Efficient supercapattery behavior of mesoporous hydrous and anhydrous cobalt molybdate nanostructures

Hydrous forms of cobalt molybdate binary metal oxide nanoaggregates were synthesized via a simple chemical co-precipitation technique. The subsequent heat treatment at 400 ^°C converted the sample into anhydrous cobalt molybdate (CoMoO₄) with mesoporous nanostructure. The anhydrous cobalt molybdate possess surface area and pore volume of 63.92 m²g^-1 and 0.1802 cm³g^-1 which is much higher than the hydrous cobalt molybdate (1.215 m²g^-1 and 0.0072 cm³ g⁻¹).

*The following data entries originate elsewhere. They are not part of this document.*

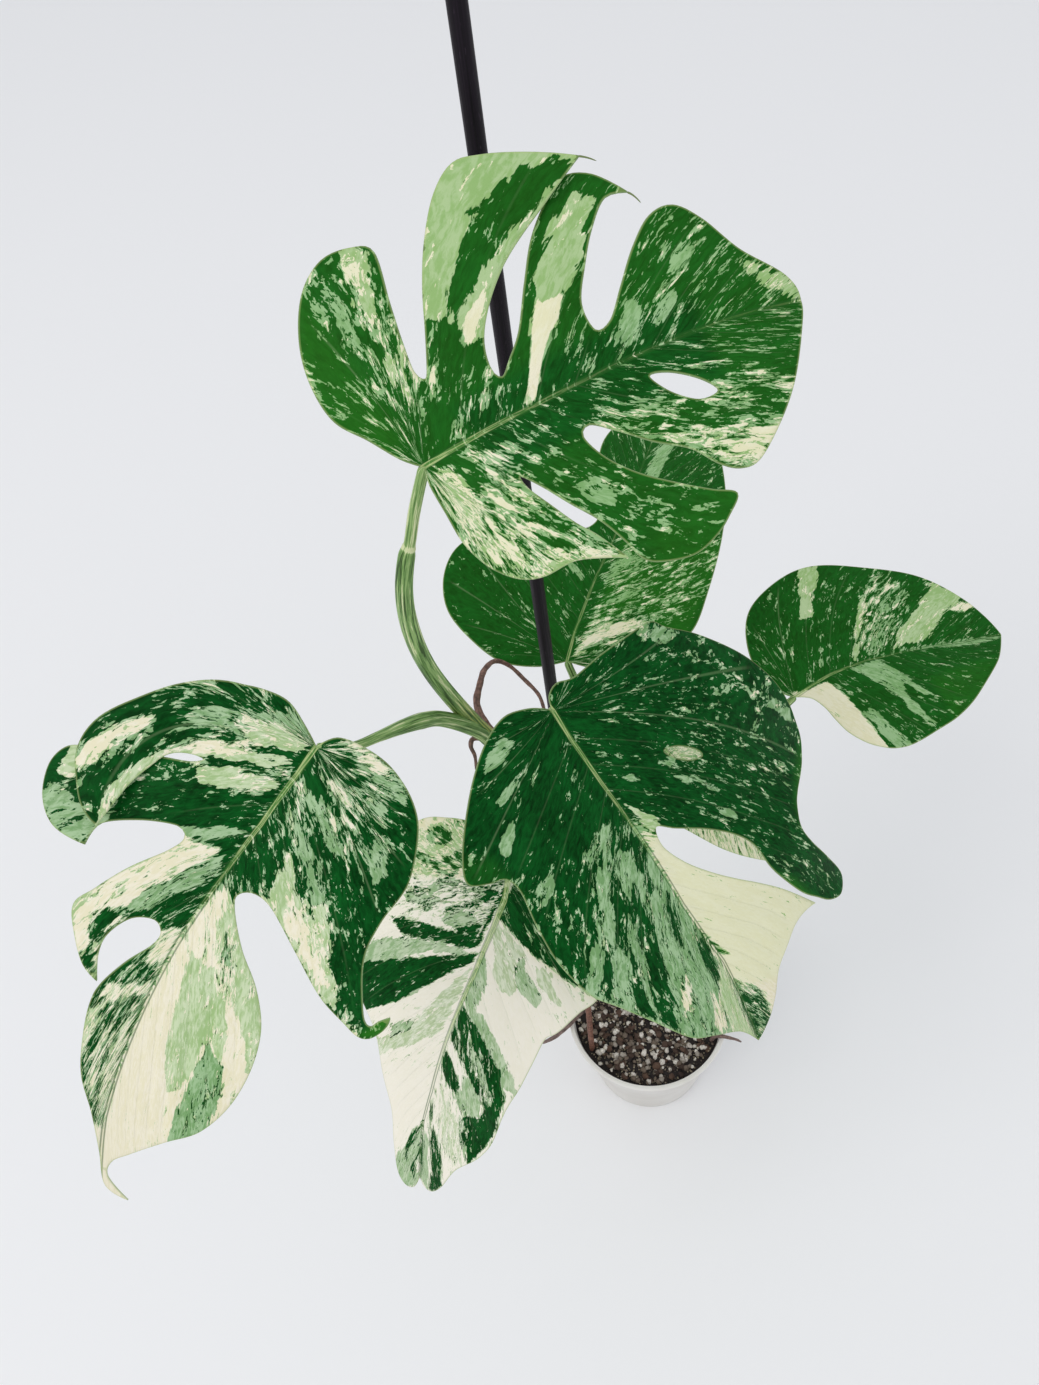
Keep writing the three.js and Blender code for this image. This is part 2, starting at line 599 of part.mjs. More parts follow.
// The mix fills the pot. Its lumps lie on a spiral, each moved and turned a little at random.
function makeMix(holes) {
  const random = seededRandom(7);
  const bottom = POT_FLOOR + SEAT_GAP;
  let mix = lathe([
    [0, bottom], [potInside(bottom) - SEAT_GAP, bottom], [potInside(MIX_LEVEL) - SEAT_GAP, MIX_LEVEL],
    [0, MIX_LEVEL + 1],
  ]);
  const goldenAngle = Math.PI * (3 - Math.sqrt(5));
  const reach = potInside(MIX_LEVEL) - LUMP_CLEAR;
  const stems = [STEM[1], STAKE_AT_MIX, ...Object.values(ROOTS).flat().filter(([, , z]) => z < 130)];
  for (let i = 0; i < LUMPS; i++) {
    const size = THREE.MathUtils.lerp(...LUMP_SIZE, random());
    const away = reach * Math.sqrt((i + 0.5) / LUMPS);
    const angle = i * goldenAngle + 0.5 * random();
    const lump = new THREE.IcosahedronGeometry(size, 0).scale(1, 0.8, 0.6);
    lump.rotateX(random() * 0.7).rotateZ(random() * Math.PI);
    const [x, y] = [away * Math.cos(angle), away * Math.sin(angle)];
    if (stems.some(([sx, sy, , radius]) => Math.hypot(x - sx, y - sy) < radius + size + 2)) continue;
    lump.translate(x, y, MIX_LEVEL + 1 - away / reach);
    mix = mix.add(solidOf(lump));
  }
  return holes.reduce((rest, hole) => rest.subtract(hole), mix);
}

const stakeAt = (t) => STAKE_FOOT.map((foot, k) => THREE.MathUtils.lerp(foot, STAKE_TOP[k], t));
const STAKE_AT_MIX = [...stakeAt((MIX_LEVEL - STAKE_FOOT[2]) / (STAKE_TOP[2] - STAKE_FOOT[2])), STAKE_RADIUS];
const STAKE = [
  [...stakeAt(0), STAKE_RADIUS], [...stakeAt(0.5), STAKE_RADIUS], [...stakeAt(0.997), STAKE_RADIUS],
  [...stakeAt(1), STAKE_RADIUS * 0.5],
];

const stemTube = (grow) => tube(STEM, 10, 26, grow);
const petioleTube = (name, grow) => tube(PETIOLES[name], 8, 14, grow);
const rootTube = (name, grow) => tube(ROOTS[name], 7, 7, grow);
const stakeTube = (grow) => tube(STAKE, 12, 240, grow);

const group = new THREE.Group();
group.name = 'potted_monstera';

// The stem with its petioles is one living piece.
let stem = stemTube(0);
let stemHole = stemTube(SEAT_GAP);
for (const name of Object.keys(PETIOLES)) {
  stem = stem.add(petioleTube(name, 0));
  stemHole = stemHole.add(petioleTube(name, SEAT_GAP));
}
group.add(meshOf('stem_and_petioles', stem, COLOURS.stem, 0.45));

for (const [name, leaf] of Object.entries(LEAVES)) {
  group.add(meshOf(name, blade(leaf).subtract(petioleTube(name, SEAT_GAP)), COLOURS[name], 0.4));
}

// An aerial root grows out of the stem, or out of the mix.
const mixHoles = [stemTube(SEAT_GAP), stakeTube(SEAT_GAP)];
for (const name of Object.keys(ROOTS)) {
  group.add(meshOf(name, rootTube(name, 0).subtract(stemHole), COLOURS.root, 0.7));
  if (ROOTS[name].some(([, , z]) => z < MIX_LEVEL)) mixHoles.push(rootTube(name, SEAT_GAP));
}

group.add(meshOf('stake', stakeTube(0), COLOURS.stake, 0.5));
group.add(meshOf('pot', makePot(), COLOURS.pot, 0.4));
group.add(meshOf('potting_mix', makeMix(mixHoles), COLOURS.mix, 0.95));

export default group;
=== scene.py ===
# %% [markdown]
# # A potted climbing plant with marbled leaves
#
# The plant stands in a round nursery pot and climbs a thin stake. Its leaves are sectors of four
# colours: dark green, grey-green, pale yellow-green and cream. The CAD model gives every piece its
# size and place. This script dresses it: each leaf, stalk and root becomes a fine surface worked
# out with numpy, in the same place, with a finish made of nodes.

import bmesh
import bpy
import numpy as np
from mathutils import Matrix, Vector
from mathutils.geometry import delaunay_2d_cdt


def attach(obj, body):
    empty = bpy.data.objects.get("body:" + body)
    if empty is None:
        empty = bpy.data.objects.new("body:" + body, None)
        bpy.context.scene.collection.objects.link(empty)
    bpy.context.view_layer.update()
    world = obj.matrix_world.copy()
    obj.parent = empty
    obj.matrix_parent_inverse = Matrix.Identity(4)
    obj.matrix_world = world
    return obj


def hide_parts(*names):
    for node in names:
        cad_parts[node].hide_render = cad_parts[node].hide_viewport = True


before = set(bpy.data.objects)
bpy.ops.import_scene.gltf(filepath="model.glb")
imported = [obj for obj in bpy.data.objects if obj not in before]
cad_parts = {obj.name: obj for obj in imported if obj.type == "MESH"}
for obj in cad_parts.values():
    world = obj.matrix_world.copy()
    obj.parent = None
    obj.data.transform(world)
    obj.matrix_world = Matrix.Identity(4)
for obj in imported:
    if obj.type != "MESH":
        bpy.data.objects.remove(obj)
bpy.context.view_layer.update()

MM = 0.001  # the arrays below hold millimetres, and Blender's meshes hold metres

# %% [markdown]
# ## The camera
#
# The photograph was taken from above, close to the leaves, so they spread in strong perspective.
# A camera is a place, three axes and a lens. Stating the axes as vectors keeps the small roll that
# a hand-held picture has, which a look-at helper would lose.

# %% Camera
SENSOR_WIDTH = 36  # millimetres, as is the lens
LENS = 27.03
CAMERA_PLACE = (-0.06356, -0.32230, 1.08009)
RIGHT = (0.98392, -0.14355, -0.10626)
UP = (0.17860, 0.79082, 0.58542)
BACK = (0.0, -0.59498, 0.80374)

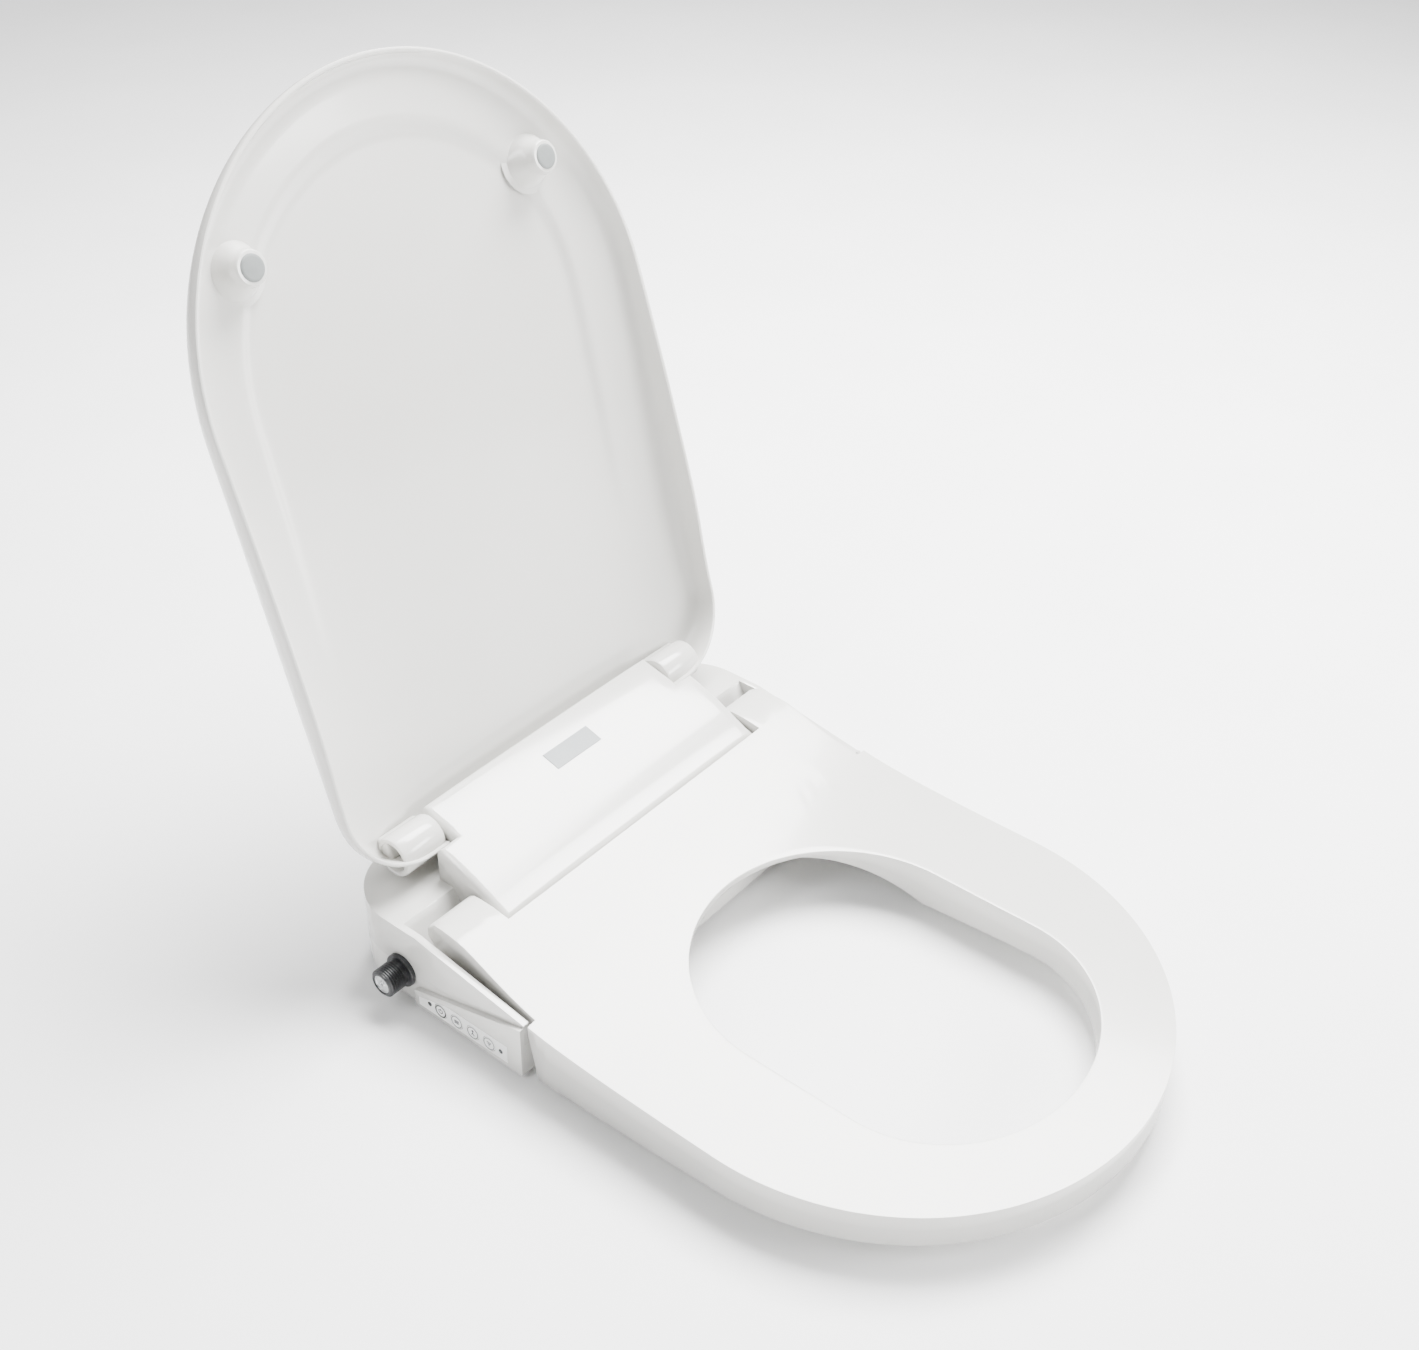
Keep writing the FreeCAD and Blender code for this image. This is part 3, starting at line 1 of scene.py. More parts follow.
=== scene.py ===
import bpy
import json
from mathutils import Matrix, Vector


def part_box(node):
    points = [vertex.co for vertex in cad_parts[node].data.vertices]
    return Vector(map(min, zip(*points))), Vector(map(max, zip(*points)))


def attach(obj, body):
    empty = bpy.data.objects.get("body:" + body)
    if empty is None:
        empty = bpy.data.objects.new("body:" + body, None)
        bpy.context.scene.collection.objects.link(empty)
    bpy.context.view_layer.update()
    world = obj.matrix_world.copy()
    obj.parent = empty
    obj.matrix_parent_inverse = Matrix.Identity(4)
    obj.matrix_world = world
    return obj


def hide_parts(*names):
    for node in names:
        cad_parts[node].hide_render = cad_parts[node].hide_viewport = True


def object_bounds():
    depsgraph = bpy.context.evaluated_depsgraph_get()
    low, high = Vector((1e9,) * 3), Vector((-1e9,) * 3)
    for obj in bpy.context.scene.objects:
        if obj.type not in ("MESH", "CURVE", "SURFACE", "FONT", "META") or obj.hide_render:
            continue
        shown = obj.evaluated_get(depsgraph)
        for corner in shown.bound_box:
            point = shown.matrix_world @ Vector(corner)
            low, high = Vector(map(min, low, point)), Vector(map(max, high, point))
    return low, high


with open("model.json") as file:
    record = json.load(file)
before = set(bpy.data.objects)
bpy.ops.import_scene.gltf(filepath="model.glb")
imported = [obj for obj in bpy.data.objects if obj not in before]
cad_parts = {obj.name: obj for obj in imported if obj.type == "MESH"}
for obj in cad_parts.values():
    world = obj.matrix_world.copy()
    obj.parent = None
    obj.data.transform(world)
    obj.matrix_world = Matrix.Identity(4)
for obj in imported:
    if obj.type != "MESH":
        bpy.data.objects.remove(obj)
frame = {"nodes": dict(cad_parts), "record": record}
CAD_BOX = [list(corner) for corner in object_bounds()]

import json
import math

import bmesh
import bpy
from mathutils import Matrix, Vector

# Electric bidet seat.  Shapes are worked out in millimetres in the frame's own axes and
# turned to metres when each mesh is made.  +Z is up, -Y the front, -X the button side.
MM = 0.001
JOINTS = {joint["name"]: joint for joint in frame["record"]["behaviour"]["joints"]}


def corners(node):
    """Lowest and highest corner of a CAD node, in millimetres."""
    low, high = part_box(node)
    return Vector(low) / MM, Vector(high) / MM


# ---------------------------------------------------------------- colours, nodes and materials
def linear(code):
    """An sRGB hex colour as the linear colour that the shader takes."""
    parts = [int(code[i:i + 2], 16) / 255 for i in (0, 2, 4)]
    return tuple(c / 12.92 if c <= 0.04045 else ((c + 0.055) / 1.055) ** 2.4 for c in parts) + (1.0,)


def add_node(tree, kind, settings=None, **links):
    """Adds one shader node: settings go to its attributes or sockets, links come from other sockets."""
    made = tree.nodes.new(kind)
    for name, value in (settings or {}).items():
        if name in made.inputs:
            made.inputs[name].default_value = value
        else:
            setattr(made, name, value)
    for name, source in links.items():
        tree.links.new(source, made.inputs[name.replace("_", " ")])
    return made


def finish(name, body, grain=None, shade=None):
    """A named material: shader settings, an optional bump grain and an optional colour drift.

    grain is (size in mm, height in mm) and shade is (hex colour, size in mm, share)."""
    material = bpy.data.materials.new(name)
    material.use_nodes = True
    tree = material.node_tree
    shader = tree.nodes["Principled BSDF"]
    for socket, value in body.items():
        shader.inputs[socket].default_value = linear(value) if isinstance(value, str) else value
    place = add_node(tree, "ShaderNodeTexCoord").outputs["Object"]
    if grain:
        size, height = grain
        noise = add_node(tree, "ShaderNodeTexNoise", {"Scale": 1 / (size * MM), "Detail": 2.0}, Vector=place)
        bump = add_node(tree, "ShaderNodeBump", {"Strength": 1.0, "Distance": height * MM},
                        Height=noise.outputs["Fac"])
        tree.links.new(bump.outputs["Normal"], shader.inputs["Normal"])
    if shade:
        colour, size, share = shade
        drift = add_node(tree, "ShaderNodeTexNoise", {"Scale": 1 / (size * MM), "Detail": 3.0}, Vector=place)
        mix = add_node(tree, "ShaderNodeMix", {"data_type": "RGBA"})
        ramp = add_node(tree, "ShaderNodeMapRange", {"From Min": 0.35, "From Max": 0.7, "To Max": share},
                        Value=drift.outputs["Fac"])
        tree.links.new(ramp.outputs["Result"], mix.inputs["Factor"])
        mix.inputs["A"].default_value = linear(body["Base Color"])
        mix.inputs["B"].default_value = linear(colour)
        tree.links.new(mix.outputs["Result"], shader.inputs["Base Color"])
    return material


# injection moulded ABS from a polished tool: a wet gloss with the faintest waviness
GLOSS_ABS = finish("moulded_abs_gloss", {"Base Color": "D0CFCB", "Roughness": 0.15, "IOR": 1.54,
                                         "Coat Weight": 0.35, "Coat Roughness": 0.05},
                   grain=(9.0, 0.010), shade=("CBCAC6", 60.0, 0.5))
# the seat and the lid are polypropylene, a touch warmer and softer in its gloss
GLOSS_PP = finish("moulded_pp_gloss", {"Base Color": "D4D3CF", "Roughness": 0.17, "IOR": 1.50,
                                       "Coat Weight": 0.3, "Coat Roughness": 0.07},
                  grain=(12.0, 0.012), shade=("CFCECA", 80.0, 0.5))
# printed polyester film over the buttons: smoother and a little brighter than the panel
LABEL_FILM = finish("polyester_film", {"Base Color": "EAEAE9", "Roughness": 0.28, "IOR": 1.57},
                    grain=(1.2, 0.003), shade=("E5E5E4", 20.0, 0.4))
# grey ink of the printed marks, matt beside the film
MARK_INK = finish("grey_print_ink", {"Base Color": "5A5D60", "Roughness": 0.5}, shade=("505356", 3.0, 0.4))
DARK_INK = finish("dark_print_ink", {"Base Color": "232527", "Roughness": 0.5}, shade=("2B2D2F", 3.0, 0.4))
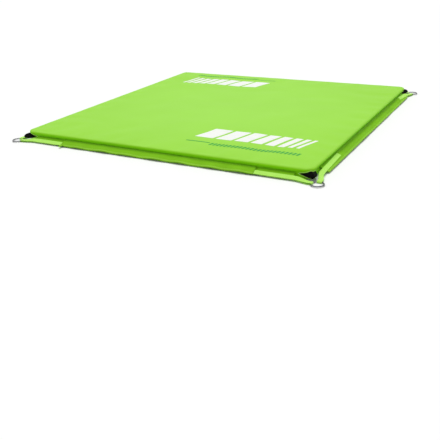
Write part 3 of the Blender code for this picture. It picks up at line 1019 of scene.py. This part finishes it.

The electrodes designed using these materials exhibited a battery-like behavior with maximum specific capacity of 97 Cg^-1 and 177 Cg^-1 for hydrous and anhydrous cobalt molybdate samples respectively. In addition, a supercapattery was fabricated utilizing anhydrous cobalt molybdate//activated carbon electrodes, which showed maximum specific capacity value of 64 Cg^-1 at 1 Ag^-1 discharge specific current and showed better specific energy ∼18.89 Whkg⁻¹ for a specific power of 1.06 kWkg⁻¹. Moreover, the supercapattery exhibited good capacity retention ∼93% after 5000 charge/discharge cycles.